Ekphrastic Poetry: An Introduction

With Professor Paul Hetherington
Princeton University Press, forthcoming

Ekphrastic poetry, or poetry based on an artform, is currently undergoing a renaissance. Many contemporary poets have included ekphrastic works in their recent collections and there is a growing number of ekphrastic poetry competitions and prizes. Furthermore, ekphrastic poems have been strongly represented in international poetry anthologies in recent decades, and in museum and gallery exhibitions—particularly in an increased number of exhibitions featuring combined image and text. Ekphrastic poetry is also proliferating online. While ekphrasis dates back more than 2000 years to Ancient Greece (and beyond), including in the vivid descriptions of battles, the current renaissance in ekphrastic poetry focuses on a wide array of artworks in new and often electrifying ways, amplifying both the artwork and the poem. While many general readers might be unfamiliar with the word “ekphrasis”, they have most certainly read or even written—in its simplest definition—“poems about pictures” at some point in their lives.

In this book, we aim to give readers a deeper appreciation and understanding of ekphrastic poetry. Despite the increasing popularity of ekphrastic poetry, there continues to be a dearth of scholarship on contemporary ekphrastic poetry in English. In his monograph, Museum of Words: The Poetics of Ekphrasis from Homer to Ashbery (1991), James A.W. Heffernan highlights this relative scarcity of scholarship on ekphrastic poetry in English. However, in the 32 years since publication of this work, and also in light of criticisms of Heffernan’s closely delimited definition of ekphrasis as “the verbal representation of visual representation” (3), no books have remedied this scarcity by exploring the wide and fascinating range of contemporary ekphrastic poetry and the considerable array of art being used in twentieth and twenty-first century ekphrastic poetry. Elizabeth Bergmann Loizeaux states in Twentieth-Century Poetry and the Visual Arts (2008) that “[i]f the record of ekphrastic production can be a measure, images are more urgent[ly connected to poetry] … than ever before” (2), demonstrating that this an important and timely study.

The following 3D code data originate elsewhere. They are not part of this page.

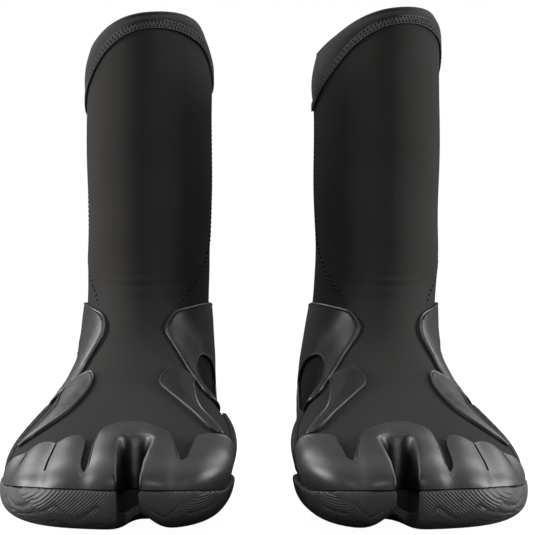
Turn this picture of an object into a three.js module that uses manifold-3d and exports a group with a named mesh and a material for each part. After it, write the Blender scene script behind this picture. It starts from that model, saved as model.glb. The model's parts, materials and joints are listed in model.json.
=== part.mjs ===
// A pair of split-toe neoprene boots for water sports, standing side by side on their soles.
// Millimetres, +Z up, toes towards -Y. Each boot is built in its own frame, with +X towards
// the other boot, and is then turned and moved to its place in the pair.
import * as THREE from "three";
import { mergeVertices } from "three/addons/utils/BufferGeometryUtils.js";
import Module from "manifold-3d";

const wasm = await Module();
wasm.setup();

// Driving sizes.
const footLength = 276; // soft boot, toe tip to back of heel
const forefootWidth = 100; // soft boot at the ball of the foot
const rimHeight = 241; // front of the rim above the ground
const neoprene = 5; // wall of the soft boot
const soleThickness = 6; // rubber under the foot
const soleWall = 3.4; // rubber around the foot, standing proud of the neoprene
const rubberSkin = 1.6; // toe cap, ankle cages, leaves, patches and heel cup
const clearance = 0.3; // glue line left open between touching pieces
const toeSpring = 8; // rise of the toe tip above the ground
const cleftWidth = 9; // slot between the big toe and the others
const cleftDepth = 38; // toe tip to the end of the slot
const cleftAcross = 13; // slot's middle, inward of the boot's middle line
const notchDepth = 24; // slot in the front of the outsole
const shaftDistance = 109.3; // between the middles of the two shafts
const seamTapeWidth = 3.6; // overlocked stitching under the collar
const ankleZone = { from: 98, to: 128 }; // soft ring that bends at the ankle, height above the ground
const toePanelBehind = 10; // toe panel's cross seam, behind the end of the slot, under the toe cap
const quarterSplit = 32; // cross seam between the foot's instep and heel panels
const shaftSplit = 80; // side seams of the shaft, at its middle
const leanZone = { from: 50, to: 130 }; // heights over which a shaft leans sideways
const littleToeBack = 16; // how far the toe line falls back from the big toe to the little toe
const drawn = { length: 276, width: 100 }; // foot that the rubber's outlines are drawn for
const toeLineStart = -20; // the toe line bends forward of here

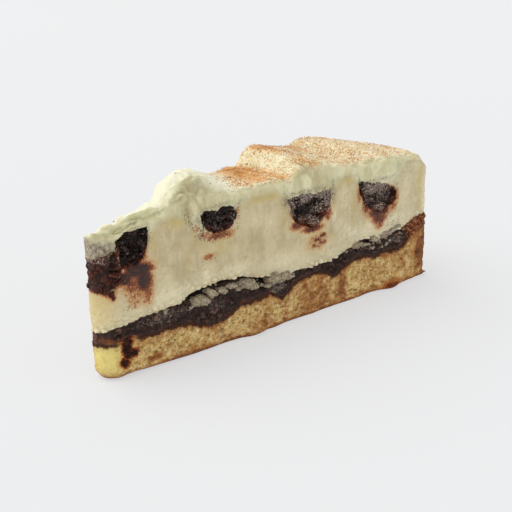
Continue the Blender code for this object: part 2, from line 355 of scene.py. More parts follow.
def edge_noise(ring, across, size, seed):
    """Noise that runs along an edge of a layer, the same for both layers that meet there."""
    around = np.stack([np.ravel(ring), np.ravel(across * (6 + 0.45 * ring)), np.zeros(np.size(ring))], 1)
    return rough(around, size, seed, fade=0.55).reshape(np.shape(ring))


def torn_sponge_top(ring, across):
    tear, length = SPONGE_EDGE
    return sponge_top(ring, across) + tear * edge_noise(ring, across, length, 51)


def torn_filling_top(ring, across):
    tear, length = FILLING_EDGE
    torn = filling_top(ring, across) + tear * edge_noise(ring, across, length, 52)
    return np.maximum(torn, torn_sponge_top(ring, across) + LEAST_TORN_FILLING)


def groove_floor(ring, across):
    """The cheesecake's top as it shows: the solid's, with a slightly uneven edge."""
    tear, length = CREAM_EDGE
    return cream_top(ring, across) + tear * edge_noise(ring, across, length, 53)


# Skins


class Skin:
    """Points of one layer's closed skin, with where each lies on the slice."""

    def __init__(self, ring, across, height, lift):
        self.ring = ring
        self.across = across
        self.lift = lift
        self.near = across < -0.999
        self.far = across > 0.999
        self.nose = ring < 0.001
        self.rim = ring > CUT_LENGTH - 0.001
        self.along = along_face(ring, across)
        self.radius = NOSE_RADIUS + self.along
        self.unrolled = np.where(self.nose, -NOSE_WIDTH * far_share(across), self.along)
        self.towards_near = (across < 0) | self.nose
        self.points = self.placed(height)
        self.faces = []

    @property
    def height(self):
        return self.points[:, 2]

    @property
    def face_walls(self):
        return self.near | self.far

    @property
    def outer(self):
        return self.near | self.far | self.nose | self.rim

    def patches(self, near, far=()):
        """Soft blots on the near and far faces, the strongest winning.

        Each is (along, height, half-length, half-height, strength), and on the near face along
        goes on round the nose below 0.
        """
        total = np.zeros(len(self.ring))
        for facing, blots in ((self.towards_near, near), (~self.towards_near, far)):
            for at, up, length, tall, strength in blots:
                reach = ((self.unrolled - at) / length) ** 2 + ((self.height - up) / tall) ** 2
                total = np.maximum(total, facing * strength * np.exp(-reach ** 1.3))
        return total * np.where(self.rim, np.exp(-from_cut(self) / 1.5), 1)

    def placed(self, height):
        angle = self.across * HALF_ANGLE
        blunt = NOSE_BULGE * (1 - self.across ** 2) + NOSE_SLANT * far_share(self.across)
        x = self.radius * np.cos(angle) - blunt * smooth_step(1 - self.along / NOSE_FADE)
        return np.stack([x + APEX_X, self.radius * np.sin(angle), height], 1)

    def normals(self):
        quads = np.array([face for face in self.faces if len(face) == 4])
        a, b, c, d = (self.points[quads[:, corner]] for corner in range(4))
        facing = np.cross(c - a, d - b)
        total = np.zeros_like(self.points)
        for corner in range(4):
            for axis in range(3):
                total[:, axis] += np.bincount(quads[:, corner], facing[:, axis], len(total))
        return total / np.maximum(np.linalg.norm(total, axis=1, keepdims=True), 1e-12)


def border_walk(rows, columns):
    """Grid places round the border, anticlockwise from above, starting at the nose."""
    near = [(row, 0) for row in range(rows - 1)]
    rim = [(rows - 1, column) for column in range(columns - 1)]
    far = [(row, columns - 1) for row in range(rows - 1, 0, -1)]
    nose = [(0, column) for column in range(columns - 1, 0, -1)]
    return np.array(near + rim + far + nose)


def zipped(first, first_at, second, second_at):
    """Triangles between two rows of points that run the same way with different spacing."""
    triangles = []
    i = j = 0
    while i < len(first) - 1 or j < len(second) - 1:
        step_first = j == len(second) - 1 or (i < len(first) - 1 and first_at[i + 1] <= second_at[j + 1])
        if step_first:
            triangles.append((first[i], second[j], first[i + 1]))
            i += 1
        else:
            triangles.append((first[i], second[j], second[j + 1]))
            j += 1
    return triangles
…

Our intention is for this book, Ekphrastic Poetry: An Introduction to be the definitive book about ekphrasis.

Dancing About Architecture and Other Ekphrastic Maneuvers

With Professor Paul Hardwick
MadHat Press, Cheshire, MA, USA, forthcoming

Dancing About Architecture will contain ekphrastic poems from international anglophone writers which respond to artworks in diverse media including, but not limited to, visual arts, dance, music, sculpture, photography, architecture, digital arts, TV and cinema. Each will be accompanied by a commentary by the poet on their process and practice. An introduction by the editors will locate the poems within broader cultural and artistic perspectives. 

Saving Face: The Atomic Bomb Maidens

This book is supported by an Australia Council Grant.

This book of prose poetry explores the plight of the Hiroshima Maidens with a secondary narrative exploring absence, brokenness, speechlessness and the atomic sublime.

Boston – A Fantasy

With Paul Hetherington

Tracing the life of Ziegfeld Follies dancer, Helen O’Shea, from archives held at Emerson College, Boston, this book of prose poetry and fragments reanimates her fantasies of Boston from insider and outsider points of view. It fuses ideas of Boston neighbourhoods with transformation and phantasmagoria in the shape of O’Shea’s Leda and the Swan dance.

Hiroshima’s Legacy

The book was sparked by the desire to explain and analyze the ways that the bomb has been remembered, and how the Japanese and the American people live with these memories. It will be divided into two sections. The first will comprise an exploration of politics and history—the way that the people of Hiroshima coped with and memorialized the bomb, and an analysis of attempts by historians and politicians to remember and explain the bomb. The second section will focus on literary and artistic responses to the bomb. This includes the way the bomb was written about in poetry and prose, first by bomb survivors (in Japanese, hibakusha), and then by newer writers who were not present or even born when the bomb was dropped.

Hibakusha Poets as Public Intellectuals

Noam Chomsky has argued that the most effective public intellectuals are dissident intellectuals who act from the margins. The US censorship of public discussion of the bombings during the Allied Occupation of Japan ensured that the public did not understand all that had occurred in Hiroshima and Nagasaki. This lack of discussion about the A-bomb and the scientific testing on hibakusha saw them stigmatised, however this marginalisation makes them powerful public intellectuals. Hibakusha poets such as Toge and Kurihara offer a kind of authentic ‘evidencing’ and recording of the horror of the events of the atomic bombing. The simplicity and accessibility of these poems are essential to the public dissemination of their message, however this has worked against their preservation in the literary canon. This is, in part, because the literary canon prioritises a greater sophistication of language and range of poetic techniques. This book examines the way in which hibakusha poets can be recognised as public intellectuals. It hinges on a number of considerations centred on public intellectualism, canonicity and use of language.